The last section of the story in our reading  Jesus and the disciples come down the mountain.  They find a world in the grip of evil.  Which is of course what we find every morning when we step outside the front door.  The crowd is buzzing, and a father is begging Jesus to do something, anything, to release his son from the grip of the devil.  So much for the spiritual mountaintop retreat.  And Jesus says, bring him to me.  And before another word can be said, as the son is being escorted into the presence of Jesus, the demon explodes, implodes, in a crisis, unable to maintain his hold--and he is rebuked, cast out, and the boy is at once healed and made whole. 

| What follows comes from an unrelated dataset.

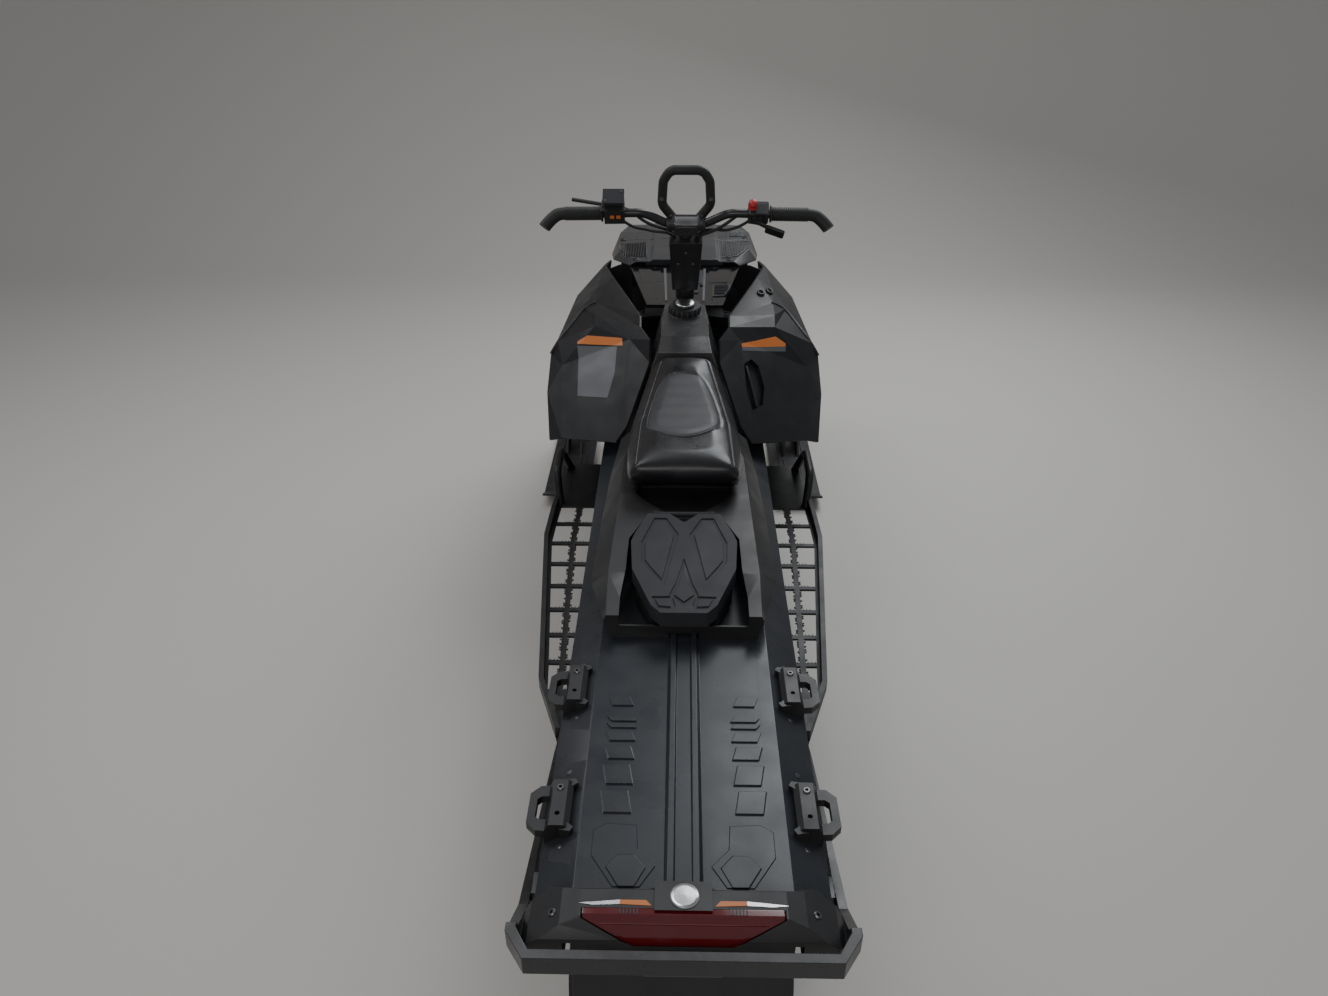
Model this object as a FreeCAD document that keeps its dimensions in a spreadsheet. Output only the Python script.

We see with our own eyes what the disciples at the mountaintop have seen and known, the power and the glory of the Son of God.  All about his power, his victory.  Nothing can stand before him.  To echo St. Paul in Romans 8: “neither death, nor life, nor angels, nor principalities, nor powers, nor things present, nor things to come, nor height, nor depth, nor any other creature.”  We might hear echoing around us Martin Luther in his great hymn, A Mighty Fortress.  “And though this world with devils filled should threaten to undo us; we will not fear, for God hath willed his truth to triumph through us; the prince of darkness grim, we tremble not for him; his rage we can endure, for lo! His doom is sure, one little word shall fell him.”  He is Lord of all.  And so this wonderful line to conclude our reading, Luke 9:43: “And all were astounded at the greatness of God.”


That would be my word, my wish for all of us on this Quinquagesima, the Sunday before Lent, and as we consider the days ahead, as we join his last great procession,  the journey to Jerusalem and the Cross, all the way ahead to the angel-filled empty tomb and joyful Easter.  That we would open ourselves, and make space in ourselves, in our hearts and minds and spiritual imaginations, for him:  “by self-examination and repentance; by prayer, fasting, and self-denial; and by reading and meditating on God’s holy Word,” and so like the crowds at the foot of the holy mountain, like the disciples, in the presence of Jesus, to be astonished, to be astonished, at the greatness of God.